Perso Rut che era stato allontanato dal lavoro prima di uccidersi, compagno di Ollie diventa Lafontaine, interpretato da Michael Pitt, che è il paramedico che vuole dimostrarsi insensibile e superiore, e fa di tutto per far diventare lo stesso Ollie così: lo scontro tra i due è durissimo, Ollie resiste tenendo fede al valore ideale di quello che fa.

Significativo e intenso anche il rapporto con un altro compagno di Ollie, Verdis, interpretato da Gbenga Akinnagbe, il quale gli dice di star vicino a Rut perché in un lavoro così duro si ha bisogno di un amico a sostegno per non lasciarsi prendere dall’inferno.

Ollie Cross passa dentro il dramma della sofferenza e attraversa le tante difficoltà che incontra ogni paramedico arrivando a rafforzare il punto di partenza, che un paramedico aiuta le persone. Non le salverà o qualche volta le salverà, ma ciò che importa, come si vede nelle ultime scene, è che un paramedico è colui che guarda in faccia le persone a cui porta il suo intervento, è colui che si prende cura di loro.
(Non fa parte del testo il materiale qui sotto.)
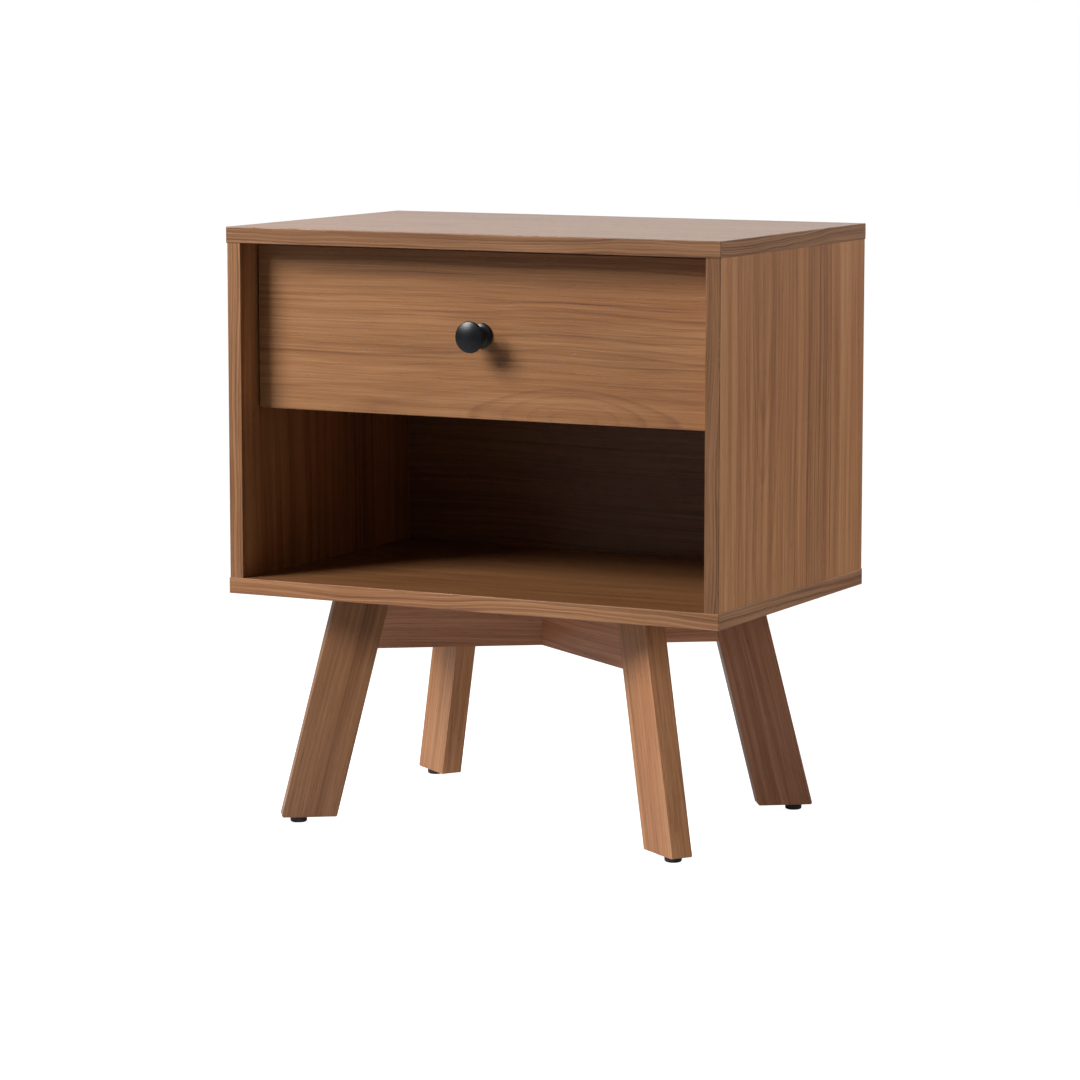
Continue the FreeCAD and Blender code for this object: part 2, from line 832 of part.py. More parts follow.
def placed(shape, sign):
    return shape if sign > 0 else mirrored(shape)


def make_cabinet_rail(sign):
    rail = channel(0.0, u_outer_tip, h_outer, y_slide_front, y_slide_rear, slide_sheet)
    rail = bored(rail, raceways(u_outer_row, h_outer_row, y_slide_front, y_slide_rear))
    return drilled(placed(rail, sign), slide_cabinet_screw_holes())


def make_middle_rail(sign):
    rail = channel(u_middle_web, u_middle_tip, h_middle, y_slide_front, y_slide_rear, slide_sheet)
    tools = raceways(u_outer_row, h_outer_row, y_slide_front, y_slide_rear)
    tools += raceways(u_inner_row, h_inner_row, y_slide_front, y_slide_rear)
    return placed(bored(rail, tools), sign)


def make_drawer_rail(sign):
    rail = channel(slide_thickness, u_drawer_flange, h_drawer_rail, y_slide_front, y_slide_rear,
                   slide_sheet)
    rail = bored(rail, raceways(u_inner_row, h_inner_row, y_slide_front, y_slide_rear))
    return drilled(placed(rail, sign), slide_drawer_screw_holes())


def ball_centres(u, row):
    pitch = cage_length / ball_row
    centres = []
    for side in (-1, 1):
        for index in range(ball_row):
            y = y_slide_front + cage_start + (index + 0.5) * pitch
            centres.append(vec(x_side_in - u, y, z_slide + side * row))
    return centres


def make_cage(sign, u_web, u_row, row):
    """Ball cage: a thin web with a strip above and below, pierced for the balls."""
    y0 = y_slide_front + cage_start
    y1 = y0 + cage_length
    half = row + cage_strip / 2.0
    reach = u_row + ball_diameter / 2.0 + 0.6
    web = slide_block(u_web, u_web + cage_sheet, y0, y1, -half, half)
    upper = slide_block(u_web, reach, y0, y1, half - cage_strip, half)
    lower = slide_block(u_web, reach, y0, y1, -half, cage_strip - half)
    cage = one(web.fuse([upper, lower]))
    holes = []
    for centre in ball_centres(u_row, row):
        start = centre - vec(0, 0, cage_strip)
        holes.append(rod(ball_diameter / 2.0 + 0.05, 2.0 * cage_strip, start, vec(0, 0, 1)))
    return placed(bored(cage, holes), sign)


def make_balls(sign, u_row, row):
    centres = ball_centres(u_row, row)
    return [placed(Part.makeSphere(ball_diameter / 2.0, centre), sign) for centre in centres]


# ---- Screws and dowels of the cabinet and drawer ------------------------------------------------
def make_slide_cabinet_screws():
    return [flush_screw(place, vec(sign, 0, 0), small_screw_diameter, small_screw_head,
                        slide_cabinet_screw_length)
            for sign, place in slide_cabinet_screw_places()]


def make_slide_drawer_screws():
    return [flush_screw(place, vec(-sign, 0, 0), small_screw_diameter, small_screw_head,
                        slide_drawer_screw_length)
            for sign, place in slide_drawer_screw_places()]


def make_box_screws():
    return [flush_screw(place, vec(-sign, 0, 0), small_screw_diameter, small_screw_head, box_screw_length)
            for sign, place in box_screw_places()]


def make_front_screws():
    return [domed_screw(place, vec(0, -1, 0), front_screw_diameter, front_screw_head, front_screw_length)
            for place in front_screw_places()]


def make_knob_screw():
    return domed_screw(knob_screw_start(), vec(0, -1, 0), knob_screw_diameter, knob_screw_head,
                       knob_screw_length())


def make_long_screws():
    return [flush_screw(place, vec(0, 0, 1), long_screw_diameter, long_screw_head, long_screw_length)
            for place in long_screw_places()]


def make_leg_dowels():
    pins = []
    for turn in (frame_turn, -frame_turn):
        for side in (-1, 1):
            pins += [dowel(middle, direction) for middle, direction in leg_dowels(turn, side)]
    return pins


# ---- Build --------------------------------------------------------------------------------------
def build_cabinet():
    cuts = carcass_cuts()
    save("top_panel", [make_top_panel(cuts)])
    save("top_panel_edge_strips", level_panel_strips(z_ceiling))
    save("bottom_panel", [make_bottom_panel(cuts)])
    save("bottom_panel_edge_strips", level_panel_strips(z_under))
    for sign, name in ((-1, "left"), (1, "right")):
        save(name + "_side_panel", [make_side_panel(sign, cuts)])
        save(name + "_side_edge_strip", [make_side_strip(sign)])
    save("back_panel", [make_back_panel()])
    save("back_panel_screws", [back_screw(place) for place in back_screw_places()])
    save("cabinet_dowels", [dowel(place, vec(0, 0, 1)) for place in carcass_dowel_places()])
    save("cam_locks", [cam_lock(sign, place) for sign, place in cam_places()])
    save("cam_bolts", [cam_bolt(place) for sign, place in cam_places()])
    save("bottom_panel_screws", make_long_screws())


def build_base():
    save("cross_rail_lower_lap", [make_cross_rail(frame_turn, True)])
    save("cross_rail_upper_lap", [make_cross_rail(-frame_turn, False)])
    save("leg_front_left", [make_leg(frame_turn, -1)])
    save("leg_back_right", [make_leg(frame_turn, 1)])
    save("leg_front_right", [make_leg(-frame_turn, 1)])
    save("leg_back_left", [make_leg(-frame_turn, -1)])
    save("leg_dowels", make_leg_dowels())
    save("base_screws", make_base_screws())
    save("base_screw_inserts", make_inserts())
    save("foot_glides", make_glides())
    save("foot_glide_nails", make_glide_nails())


def build_drawer():
    save("drawer_front", [make_drawer_front()])
    save("drawer_front_edge_strips", make_drawer_front_strips())
    save("drawer_box_front", [make_box_cross(y_box_front)])
    save("drawer_box_back", [make_box_cross(y_box_rear - box_board)])
    save("drawer_box_left_side", [make_box_side(-1)])
    save("drawer_box_right_side", [make_box_side(1)])
    save("drawer_bottom", [make_box_bottom()])
    save("drawer_box_screws", make_box_screws())
    save("drawer_front_screws", make_front_screws())
    save("drawer_knob", [make_knob()])
    save("drawer_knob_screw", [make_knob_screw()])


def build_slides():
    for sign, name in ((-1, "left"), (1, "right")):
        save(name + "_slide_cabinet_rail", [make_cabinet_rail(sign)])
        outer_cage = make_cage(sign, slide_sheet + cage_web_gap, u_outer_row, h_outer_row)
        save(name + "_slide_outer_cage", [outer_cage])
        save(name + "_slide_outer_balls", make_balls(sign, u_outer_row, h_outer_row))
        save(name + "_slide_middle_rail", [make_middle_rail(sign)])
        save(name + "_slide_inner_cage", [make_cage(sign, u_inner_cage, u_inner_row, h_inner_row)])
        save(name + "_slide_inner_balls", make_balls(sign, u_inner_row, h_inner_row))
        save(name + "_slide_drawer_rail", [make_drawer_rail(sign)])
    save("slide_cabinet_screws", make_slide_cabinet_screws())
    save("slide_drawer_screws", make_slide_drawer_screws())


os.makedirs("parts", exist_ok=True)
build_cabinet()
build_base()
build_drawer()
build_slides()
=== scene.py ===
import json
import math

import bmesh
import bpy
from bpy.props import FloatProperty, FloatVectorProperty, PointerProperty
from mathutils import Matrix, Vector


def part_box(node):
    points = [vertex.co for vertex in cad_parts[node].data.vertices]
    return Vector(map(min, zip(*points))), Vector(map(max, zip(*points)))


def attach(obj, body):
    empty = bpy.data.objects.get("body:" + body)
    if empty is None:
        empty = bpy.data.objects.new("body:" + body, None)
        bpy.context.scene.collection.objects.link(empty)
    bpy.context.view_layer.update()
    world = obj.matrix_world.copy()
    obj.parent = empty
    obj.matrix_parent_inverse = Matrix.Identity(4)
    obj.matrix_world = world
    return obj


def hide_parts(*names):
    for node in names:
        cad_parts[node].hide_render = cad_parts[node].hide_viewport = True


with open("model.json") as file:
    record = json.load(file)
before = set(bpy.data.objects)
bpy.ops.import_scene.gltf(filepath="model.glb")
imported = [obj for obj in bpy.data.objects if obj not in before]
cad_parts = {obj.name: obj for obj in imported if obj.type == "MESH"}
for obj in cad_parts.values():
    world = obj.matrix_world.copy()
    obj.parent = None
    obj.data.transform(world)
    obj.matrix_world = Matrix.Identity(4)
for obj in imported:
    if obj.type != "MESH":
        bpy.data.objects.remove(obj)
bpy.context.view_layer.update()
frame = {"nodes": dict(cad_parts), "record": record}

bl_info = {
    "name": "Nightstand finishes",
    "version": (1, 0, 0),
    "blender": (4, 5, 0),
    "location": "3D View > Sidebar > Nightstand",
    "description": "Dresses the packed nightstand in veneer, solid wood, lacquered metal and plastic",
    "category": "Object",
}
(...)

Città d’asfalto è un film duro, di una violenza impressionante, con urla, grida, sirene e tanto sangue, ma con una luce di speranza: sono i volti che trapassano le scene e portano una pace dentro tanto male.

Così anche un paramedico che va a raccontare la verità a una donna che aveva partorito una bambina morta che ora vive e che riconosce il suo errore e quello del compagno, ha un volto con impressa una sensibilità nuova: è questa una scena che si impone dopo tanto dramma comunicando una pace vera.